Think of it as the iconic movie “Thunder Road” meets the popular television series “Justified.”

I have elected, though, to put that on the back burner because I experienced an epiphany that, for lack of better terminology, jarred my senses and greatly humbled me in the process.

It was New Year’s Eve, and I had just given this same friend — one with the butt-kicking, hand-written story about some bootlegging relatives — a ride back to his residence. He had handed over to me his notebook and given me clearance to write as I desired.

However, at this point, I suppose I need to back up just a bit in order for all this to make sense.

It was Dec. 28, 2013, and I had given this same friend a ride to the same residence. It was about 8:30 p.m., a cold rain coming down, and I was returning home to watch what I could of the “Breaking Bad” marathon on the AMC channel.

Visibility was extremely poor, and I was driving at snail speed — and thank the Lord I was driving slowly.

There, walking on the very edge of the road were a man, woman, and what appeared to be a young boy, maybe 10 years old. The woman was pushing a carriage, which I surmise, could gave held an infant child as an passenger.

The scary part was they had absolutely no form of light or reflector with which to warn drivers of their presence on the road.

My initial, gut reaction was to hit the blinker, pull over, and offer them lift.

However, I decided against it because, let’s face facts, in this day and age one can’t be sure what he might be getting himself into by offering rides to complete strangers.

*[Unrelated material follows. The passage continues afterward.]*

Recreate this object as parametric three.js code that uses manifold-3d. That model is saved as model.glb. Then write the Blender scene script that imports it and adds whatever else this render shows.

Therefore, after slowing down, I hit the gas and kept moving.

I recall thinking to myself, “Those poor people, waking in the cold rain with youngsters in tow. I pray that someone doesn’t run over them." I’ll admit I experienced an inward struggle of guilt versus self preservation after driving off.

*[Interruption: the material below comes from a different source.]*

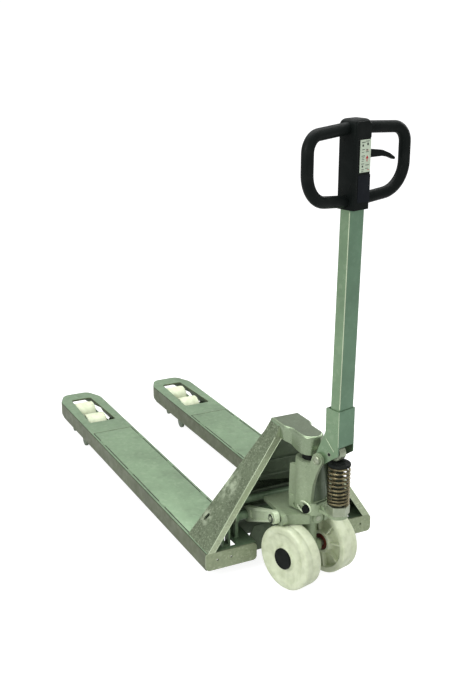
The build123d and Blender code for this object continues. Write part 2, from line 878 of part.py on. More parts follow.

Now, back to New Year’s Eve.

As mentioned, I had given a ride to the friend who had shared with me the bootlegging story. (It’s a dandy, too!) It was about 5:30 p.m. Although it wasn’t raining, it was uncomfortably cold outside.

Lo and behold, at almost the exact same spot I saw the man, young boy, and woman pushing the carriage in the freezing rain a few days earlier, I beheld a less than healthy man, no light or reflector, traveling on the edge of the road in a motorized wheelchair. Once again, I thought, “Lord, have mercy! Someone’s going to run over him."

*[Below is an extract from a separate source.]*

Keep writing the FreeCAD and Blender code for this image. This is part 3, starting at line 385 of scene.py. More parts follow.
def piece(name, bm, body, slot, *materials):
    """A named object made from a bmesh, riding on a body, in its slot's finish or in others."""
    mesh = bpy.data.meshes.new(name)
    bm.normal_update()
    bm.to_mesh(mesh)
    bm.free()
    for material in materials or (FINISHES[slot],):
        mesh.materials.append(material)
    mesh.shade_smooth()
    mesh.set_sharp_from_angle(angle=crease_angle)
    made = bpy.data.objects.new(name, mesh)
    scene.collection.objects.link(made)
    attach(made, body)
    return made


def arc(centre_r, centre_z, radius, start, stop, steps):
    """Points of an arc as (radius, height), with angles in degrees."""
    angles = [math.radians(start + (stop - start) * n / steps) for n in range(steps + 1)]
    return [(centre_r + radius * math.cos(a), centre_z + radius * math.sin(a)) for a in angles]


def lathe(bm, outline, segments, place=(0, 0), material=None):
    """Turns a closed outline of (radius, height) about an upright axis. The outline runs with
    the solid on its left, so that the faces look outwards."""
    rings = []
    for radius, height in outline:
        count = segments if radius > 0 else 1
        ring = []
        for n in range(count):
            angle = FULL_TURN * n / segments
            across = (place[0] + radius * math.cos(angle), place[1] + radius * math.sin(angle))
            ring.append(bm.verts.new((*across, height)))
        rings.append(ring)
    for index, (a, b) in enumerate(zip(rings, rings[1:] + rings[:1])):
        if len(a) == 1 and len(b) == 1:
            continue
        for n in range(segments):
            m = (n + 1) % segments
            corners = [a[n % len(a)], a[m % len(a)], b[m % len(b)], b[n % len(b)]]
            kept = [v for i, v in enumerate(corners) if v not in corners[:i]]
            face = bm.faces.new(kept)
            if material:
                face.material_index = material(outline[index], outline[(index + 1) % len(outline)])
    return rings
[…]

I could be stretching here, but it was as if some unseen force was trying to provide with greater insight — an epiphany — regarding the more important things in life.

So, readers, those two sad, unnerving incidents left me no choice but to share this story with you.

That said, be thankful you survived another year, have a roof over your head, have a car to drive, and have food in the refrigerator.

It’s all too easy to get on a high-horse and take for granted those things with which we’ve been blessed.

I imagine a long, nighttime walk or wheelchair ride on a much-traveled road in the winter cold would buck most of us off our high-horse and down to ground-floor reality.

Have a happy 2014.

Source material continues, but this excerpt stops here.